Commercial real estate cycles are influenced by market fundamentals precipitated by the stability of the financial markets, the actual and perceived robustness of the economy, buoyancy of property classes within the sector, etc; this underscores the factors which are instrumental in determining the performance of asset class. However, the viability of individual properties are primarily local market driven influenced by the forces in the microeconomic environment inclusive of supply and demand, zoning ordinances, building codes, entrance or exit of industries, population shifts, etc. However, macroeconomic forces e.g. a war, recession, instability in foreign economic markets, subprime market collapse, etc are influential in determining the stability and resilience of local markets as their effects filter down to the local level.

Fundamental and supplementary factors are:-

Demand for Space - is characteristic of tenants' sentiment in relationship to the performance of their businesses. The level of optimism associated with tenants operating a growing, stabilized or shrinking business drives the demand for expansion, maintaining current occupancy rate or contraction of needed space. The demand for commercial space is a derivative of where the business is in its life cycle and senior management's governance of a space management system tied to business performance.

Housing Supply - is influenced by macro and microeconomic factors which effectuate the performance of the economic environment, business environment, demand for housing, etc. Consequently, if conditions warrant an increase in construction to satisfy the demand for additional real estate to be put online, it will occur in response to the market. Being there is a time delay in the developmental process from concept through project completion an oversupply sometimes results as multiple developers over saturate the market with their respective parcels of real estate. This leads to supply exceeding demand and the equation shifting with an imbalance of excess supply in relationship to demand.

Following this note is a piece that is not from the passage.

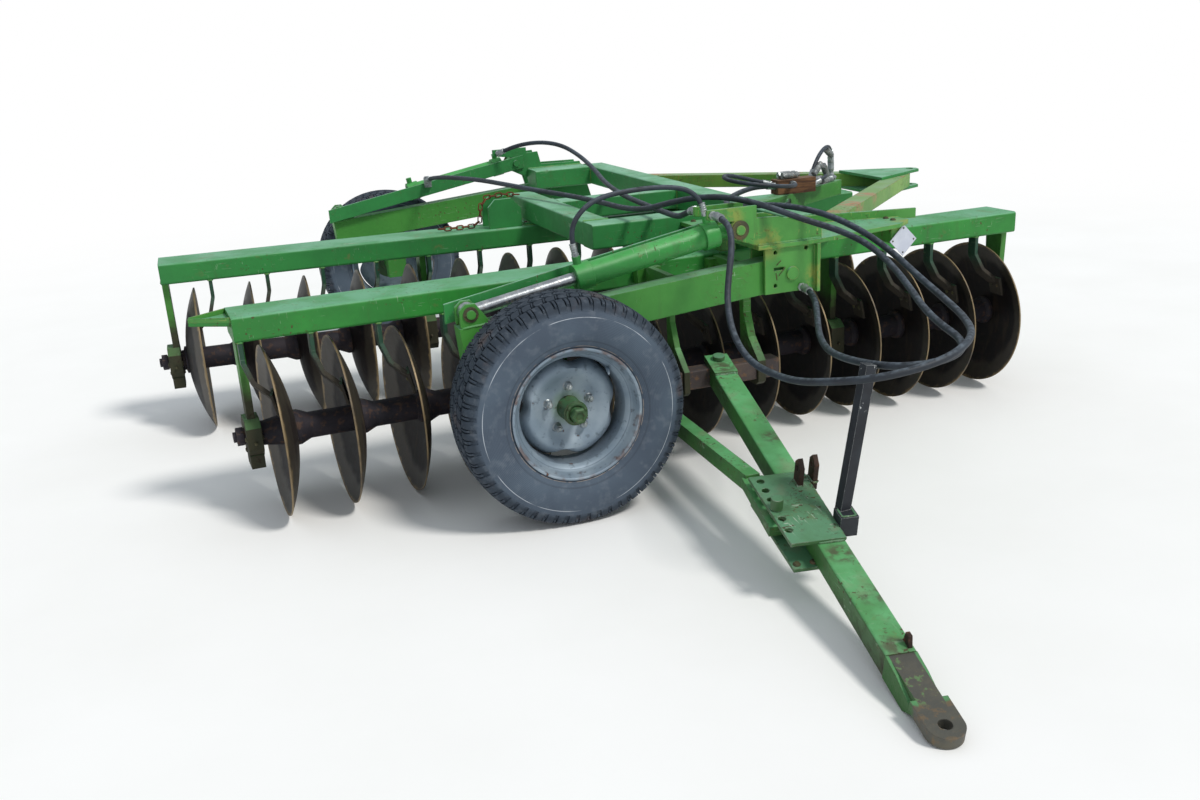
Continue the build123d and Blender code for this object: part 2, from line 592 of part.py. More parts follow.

Population Characteristics - influence real estate cycles through demographic makeup which are determinants of family structures, disposable income, desired housing, community amenities, etc. Population shifts can affect where are the hot spots for real estate acquisitions and developments and the market prices.

Social Attitudes - determine if markets are pro real estate or anti real estate from a developmental standpoint. Some communities desirous of maintaining their autonomy and historic identity are resistant to the construction of new real estate and even industry, e.g. Home Depot. Conversely, there are communities that embrace progress and create an environment with incentives to attract new development with its resultant taxes for the community.

Tax Issues - the tax laws in place can be instrumental in creating favorable or unfavorable real estate environments. Tax credits and incentives are attractive to developers if other market factors are supportive of project feasibility.

Business Activities - the performance of the business sector is impactful on the robustness of real estate markets and affects real estate cycles. The unemployment rate and the general confidence people have in the stability of their industry, employers and the economy determine their propensity to invest in businesses, housing, investment real estate and their ability to quality for funding to secure these purchases and/or the willingness to risk capital.

Supply of Money for Financing - the abundance of available money, interest rates, terms, etc can help to expand or contract the real estate market. Developers, investors, homeowners maybe in the market to develop or buy real estate; the money supply has to be adequate with rates and terms that allow an acceptable return on investment to compensate for the inherent risk associated with all real estate investments.

Commercial real estate cycles have factors which occur sequentially and/or simultaneously during the period. Different markets are impacted to various degrees by the factors and their ability to rebound also varies. From an investment perspective, when the market is down and real estate can be acquired at a discount and held until the market recovers, appreciation in value can be captured and/or extracted from the property when the commercial real estate cycle is in an upward trajectory in terms of market value.